The meaning can be inferred depending on the context. Let \(H:L^2(\varOmega )\rightarrow L^2(\varOmega )\) denote a linear integral operators. Its kernel will always be denoted K and its time-varying impulse response T. The linear integral operator with kernel T will be denoted J.

The following result is an extension of the singular value decomposition to operators.

Lemma 2

(Schmidt decomposition [36, Theorem 2.2] or [26, Theorem 1 p. 215]) Let \(H:L^2(\varOmega ) \rightarrow L^2(\varOmega )\) denote a compact operator. There exists two finite or countable orthonormal systems \(\{e_1, \ldots \}\), \(\{f_1, \ldots \}\) of \(L^2(\varOmega )\) and a finite or infinite sequence \(\sigma _1 \ge \sigma _2 \ge \ldots \) of positive numbers (tending to zero if it is infinite), such that H can be decomposed as:

$$\begin{aligned} H = \sum _{k \ge 1} \sigma _k \cdot e_k \otimes f_k. \end{aligned}$$
(16)

A function \(u\in L^2(\varOmega )\) is denoted in regular font, whereas its discretized version \(\varvec{u}\in {{\mathbb {R}}}^n\) is denoted in bold font. The value of function u at \(x\in \varOmega \) is denoted u(x), while the i-th coefficient of vector \(\varvec{u}\in {{\mathbb {R}}}^n\) is denoted \(\varvec{u}[i]\). Similarly, an operator \(H : L^2(\varOmega ) \rightarrow L^2(\varOmega )\) is denoted in upper-case regular font, whereas its discretized version \(\varvec{H} \in {{\mathbb {R}}}^{n \times n}\) is denoted in upper-case bold font.

3 Preliminary Facts

In this section, we gather a few basic results necessary to derive approximation results.
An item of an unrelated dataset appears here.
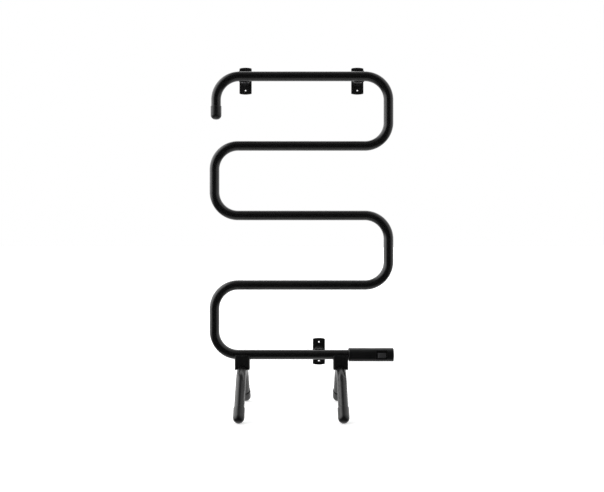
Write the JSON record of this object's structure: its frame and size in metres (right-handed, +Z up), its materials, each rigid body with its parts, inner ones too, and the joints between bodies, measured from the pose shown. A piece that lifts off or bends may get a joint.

3.1 Assumptions on the Operator and Examples

All the results stated in this paper rely on the assumption that the TVIR T of H is a sufficiently simple function. By simple, we mean that i) the functions \(T(x,\cdot )\) are smooth for all \(x\in \varOmega \), and ii) the impulse responses \(T(\cdot ,y)\) have a bounded support or a fast decay for all \(y\in \varOmega \).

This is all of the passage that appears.